To be done:
Please restate the following records word for word.

Data rows:
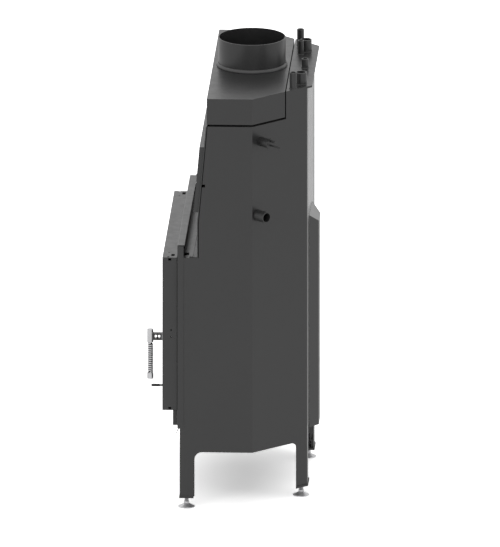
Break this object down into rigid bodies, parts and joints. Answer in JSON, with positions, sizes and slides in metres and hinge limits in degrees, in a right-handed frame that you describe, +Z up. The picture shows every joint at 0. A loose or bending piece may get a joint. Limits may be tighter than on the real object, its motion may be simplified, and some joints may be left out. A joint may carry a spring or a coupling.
{
  "type": "fireplace insert",
  "caption": "Built-in steel fireplace insert with hinged glass door, spring-grip handle, air lever, smoke hood with flue collar, rear water jacket with pipe stubs, and levelling feet",
  "frame": {"origin": "on the floor under the middle of the overall width and depth, where the levelling feet stand", "axes": "+Z up to the flue collar, the glass door faces -Y, the rear duct faces +Y, +X is the side of the handle"},
  "size_m": [0.8477, 0.502, 1.353],
  "materials": {
    "casing": "matte anthracite heat-resistant paint",
    "back_sheet": "matte anthracite heat-resistant paint",
    "door": "satin black heat-resistant paint",
    "frame": "matte black heat-resistant paint",
    "bright_steel": "satin stainless steel",
    "zinc": "bright zinc plate",
    "screw": "black oxide",
    "shell": "dark primed steel plate",
    "pipe": "matte black paint over pipe steel",
    "cast": "raw grey cast iron",
    "ceramic": "vermiculite board, matte",
    "fibre": "glass fibre tape and rope",
    "glass": "ceramic glass, polished"
  },
  "bodies": {
    "casing": {"side_panel_right": "casing", "side_panel_left": "casing", "upper_front_wall": "casing", "front_cover": "casing", "hood": "casing", "flue_collar": "casing", "boiler_top": "casing", "surround_frame": "casing", "air_spigot": "casing", "base_plate": "casing", "foot_plates": "casing", "back_panel": "back_sheet", "rear_duct": "back_sheet", "front_frame": "frame", "latch_keeper": "frame", "hinge_brackets": "frame", "air_valve": "frame", "surround_clips": "frame", "hinge_pins": "bright_steel", "foot_nuts": "zinc", "surround_screws": "screw", "cover_screws": "screw", "firebox_shell": "shell", "water_vessel": "shell", "ash_box": "shell", "flow_pipes": "pipe", "return_pipes": "pipe", "cooling_pipes": "pipe", "sensor_sockets": "pipe", "safety_pocket": "pipe", "safety_probe": "pipe", "firebox_floor": "ceramic", "lining_right": "ceramic", "lining_left": "ceramic", "lining_corner_right": "ceramic", "lining_corner_left": "ceramic", "lining_back": "ceramic", "baffle": "ceramic", "surround_seal": "fibre"},
    "door": {"door_frame": "door", "glass_seal": "fibre", "door_glass": "glass", "glass_clips": "frame", "rope_channel": "frame", "rope_seal": "fibre", "handle_bush": "bright_steel"},
    "handle": {"handle_shaft": "bright_steel", "handle_stirrup": "frame", "handle_grip": "bright_steel", "handle_spring": "bright_steel", "handle_bolt": "frame", "latch_tongue": "frame"},
    "air_lever": {"air_slider": "frame", "air_knob": "frame"},
    "foot_fr": {"foot_front_right": "zinc"},
    "foot_fl": {"foot_front_left": "zinc"},
    "foot_rr": {"foot_rear_right": "zinc"},
    "foot_rl": {"foot_rear_left": "zinc"},
    "grate": {"grate": "cast"},
    "log_guard": {"log_guard": "cast"}
  },
  "joints": [
    {"name": "door_hinge", "type": "hinge", "parent": "casing", "child": "door", "pos_m": [-0.368, -0.1825, 0.5355], "axis": [0, 0, -1], "range_deg": [0, 110]},
    {"name": "handle_turn", "type": "hinge", "parent": "door", "child": "handle", "pos_m": [0.351, -0.20175, 0.521], "axis": [0, -1, 0], "range_deg": [0, 90]},
    {"name": "air_slide", "type": "slide", "parent": "casing", "child": "air_lever", "axis": [1, 0, 0], "range_m": [-0.04, 0.04]},
    {"name": "grate_lift", "type": "slide", "parent": "casing", "child": "grate", "axis": [0, 0, 1], "range_m": [0, 0.1]},
    {"name": "guard_lift", "type": "slide", "parent": "casing", "child": "log_guard", "axis": [0, 0, 1], "range_m": [0, 0.1]},
    {"name": "foot_fr_height", "type": "slide", "parent": "casing", "child": "foot_fr", "axis": [0, 0, -1], "range_m": [-0.014, 0.02]},
    {"name": "foot_fl_height", "type": "slide", "parent": "casing", "child": "foot_fl", "axis": [0, 0, -1], "range_m": [-0.014, 0.02]},
    {"name": "foot_rr_height", "type": "slide", "parent": "casing", "child": "foot_rr", "axis": [0, 0, -1], "range_m": [-0.014, 0.02]},
    {"name": "foot_rl_height", "type": "slide", "parent": "casing", "child": "foot_rl", "axis": [0, 0, -1], "range_m": [-0.014, 0.02]}
  ]
}
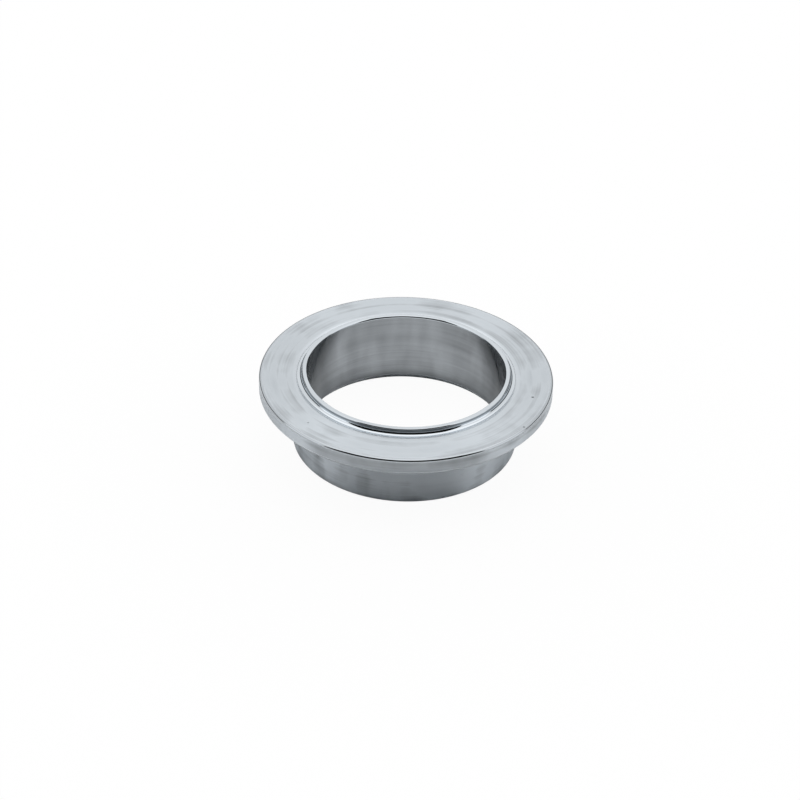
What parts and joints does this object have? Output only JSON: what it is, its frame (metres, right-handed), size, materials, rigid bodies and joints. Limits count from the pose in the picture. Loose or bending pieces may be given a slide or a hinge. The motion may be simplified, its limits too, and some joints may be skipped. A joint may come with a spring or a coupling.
{
  "type": "v-band flange",
  "caption": "Turned weld flange for a V-band joint: flat disc with a 20 degree back bevel for the clamp, a short neck to weld to a pipe, and a low lip round the bore.",
  "frame": {"origin": "centre of the weld end, at the foot of the neck", "axes": "+Z along the bore, from the weld end towards the mating face"},
  "size_m": [0.0624, 0.0624, 0.017],
  "materials": {
    "turned_stainless_steel": "fine-turned, with faint rings from the tool"
  },
  "bodies": {
    "root": {"flange": "turned_stainless_steel"}
  },
  "joints": []
}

Result for this task:
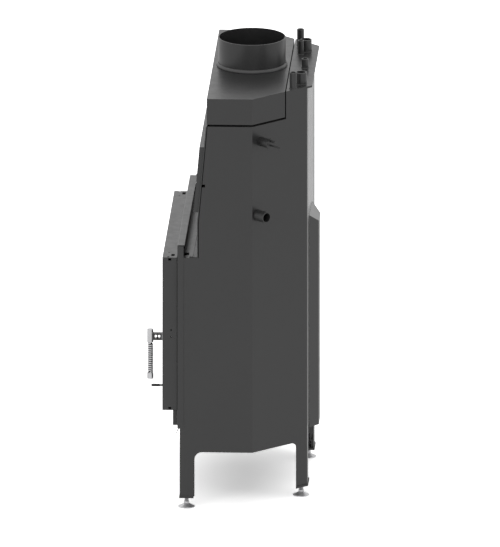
Break this object down into rigid bodies, parts and joints. Answer in JSON, with positions, sizes and slides in metres and hinge limits in degrees, in a right-handed frame that you describe, +Z up. The picture shows every joint at 0. A loose or bending piece may get a joint. Limits may be tighter than on the real object, its motion may be simplified, and some joints may be left out. A joint may carry a spring or a coupling.
{
  "type": "fireplace insert",
  "caption": "Built-in steel fireplace insert with hinged glass door, spring-grip handle, air lever, smoke hood with flue collar, rear water jacket with pipe stubs, and levelling feet",
  "frame": {"origin": "on the floor under the middle of the overall width and depth, where the levelling feet stand", "axes": "+Z up to the flue collar, the glass door faces -Y, the rear duct faces +Y, +X is the side of the handle"},
  "size_m": [0.8477, 0.502, 1.353],
  "materials": {
    "casing": "matte anthracite heat-resistant paint",
    "back_sheet": "matte anthracite heat-resistant paint",
    "door": "satin black heat-resistant paint",
    "frame": "matte black heat-resistant paint",
    "bright_steel": "satin stainless steel",
    "zinc": "bright zinc plate",
    "screw": "black oxide",
    "shell": "dark primed steel plate",
    "pipe": "matte black paint over pipe steel",
    "cast": "raw grey cast iron",
    "ceramic": "vermiculite board, matte",
    "fibre": "glass fibre tape and rope",
    "glass": "ceramic glass, polished"
  },
  "bodies": {
    "casing": {"side_panel_right": "casing", "side_panel_left": "casing", "upper_front_wall": "casing", "front_cover": "casing", "hood": "casing", "flue_collar": "casing", "boiler_top": "casing", "surround_frame": "casing", "air_spigot": "casing", "base_plate": "casing", "foot_plates": "casing", "back_panel": "back_sheet", "rear_duct": "back_sheet", "front_frame": "frame", "latch_keeper": "frame", "hinge_brackets": "frame", "air_valve": "frame", "surround_clips": "frame", "hinge_pins": "bright_steel", "foot_nuts": "zinc", "surround_screws": "screw", "cover_screws": "screw", "firebox_shell": "shell", "water_vessel": "shell", "ash_box": "shell", "flow_pipes": "pipe", "return_pipes": "pipe", "cooling_pipes": "pipe", "sensor_sockets": "pipe", "safety_pocket": "pipe", "safety_probe": "pipe", "firebox_floor": "ceramic", "lining_right": "ceramic", "lining_left": "ceramic", "lining_corner_right": "ceramic", "lining_corner_left": "ceramic", "lining_back": "ceramic", "baffle": "ceramic", "surround_seal": "fibre"},
    "door": {"door_frame": "door", "glass_seal": "fibre", "door_glass": "glass", "glass_clips": "frame", "rope_channel": "frame", "rope_seal": "fibre", "handle_bush": "bright_steel"},
    "handle": {"handle_shaft": "bright_steel", "handle_stirrup": "frame", "handle_grip": "bright_steel", "handle_spring": "bright_steel", "handle_bolt": "frame", "latch_tongue": "frame"},
    "air_lever": {"air_slider": "frame", "air_knob": "frame"},
    "foot_fr": {"foot_front_right": "zinc"},
    "foot_fl": {"foot_front_left": "zinc"},
    "foot_rr": {"foot_rear_right": "zinc"},
    "foot_rl": {"foot_rear_left": "zinc"},
    "grate": {"grate": "cast"},
    "log_guard": {"log_guard": "cast"}
  },
  "joints": [
    {"name": "door_hinge", "type": "hinge", "parent": "casing", "child": "door", "pos_m": [-0.368, -0.1825, 0.5355], "axis": [0, 0, -1], "range_deg": [0, 110]},
    {"name": "handle_turn", "type": "hinge", "parent": "door", "child": "handle", "pos_m": [0.351, -0.20175, 0.521], "axis": [0, -1, 0], "range_deg": [0, 90]},
    {"name": "air_slide", "type": "slide", "parent": "casing", "child": "air_lever", "axis": [1, 0, 0], "range_m": [-0.04, 0.04]},
    {"name": "grate_lift", "type": "slide", "parent": "casing", "child": "grate", "axis": [0, 0, 1], "range_m": [0, 0.1]},
    {"name": "guard_lift", "type": "slide", "parent": "casing", "child": "log_guard", "axis": [0, 0, 1], "range_m": [0, 0.1]},
    {"name": "foot_fr_height", "type": "slide", "parent": "casing", "child": "foot_fr", "axis": [0, 0, -1], "range_m": [-0.014, 0.02]},
    {"name": "foot_fl_height", "type": "slide", "parent": "casing", "child": "foot_fl", "axis": [0, 0, -1], "range_m": [-0.014, 0.02]},
    {"name": "foot_rr_height", "type": "slide", "parent": "casing", "child": "foot_rr", "axis": [0, 0, -1], "range_m": [-0.014, 0.02]},
    {"name": "foot_rl_height", "type": "slide", "parent": "casing", "child": "foot_rl", "axis": [0, 0, -1], "range_m": [-0.014, 0.02]}
  ]
}
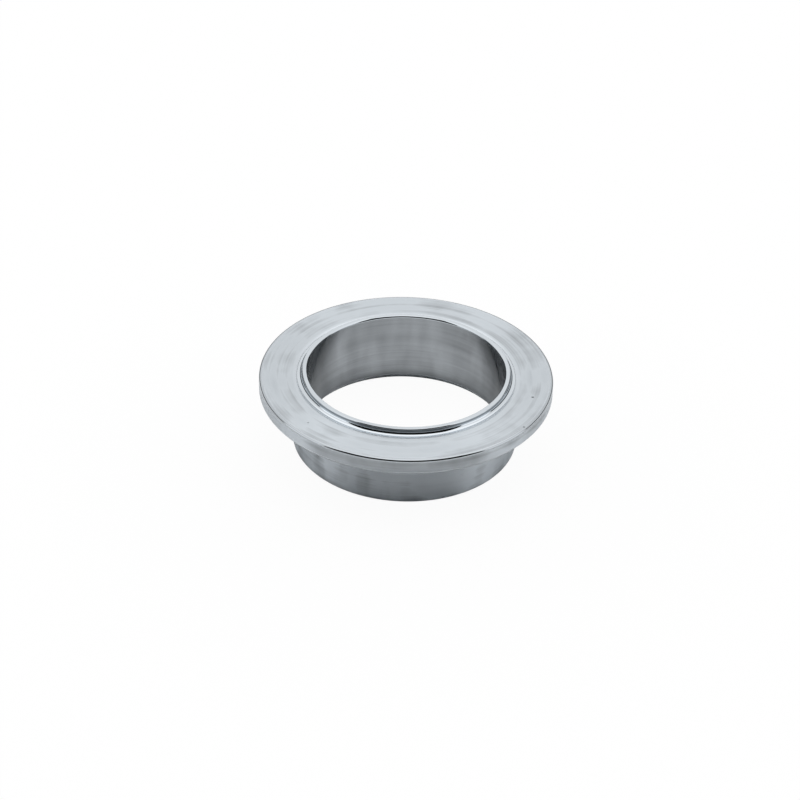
What parts and joints does this object have? Output only JSON: what it is, its frame (metres, right-handed), size, materials, rigid bodies and joints. Limits count from the pose in the picture. Loose or bending pieces may be given a slide or a hinge. The motion may be simplified, its limits too, and some joints may be skipped. A joint may come with a spring or a coupling.
{
  "type": "v-band flange",
  "caption": "Turned weld flange for a V-band joint: flat disc with a 20 degree back bevel for the clamp, a short neck to weld to a pipe, and a low lip round the bore.",
  "frame": {"origin": "centre of the weld end, at the foot of the neck", "axes": "+Z along the bore, from the weld end towards the mating face"},
  "size_m": [0.0624, 0.0624, 0.017],
  "materials": {
    "turned_stainless_steel": "fine-turned, with faint rings from the tool"
  },
  "bodies": {
    "root": {"flange": "turned_stainless_steel"}
  },
  "joints": []
}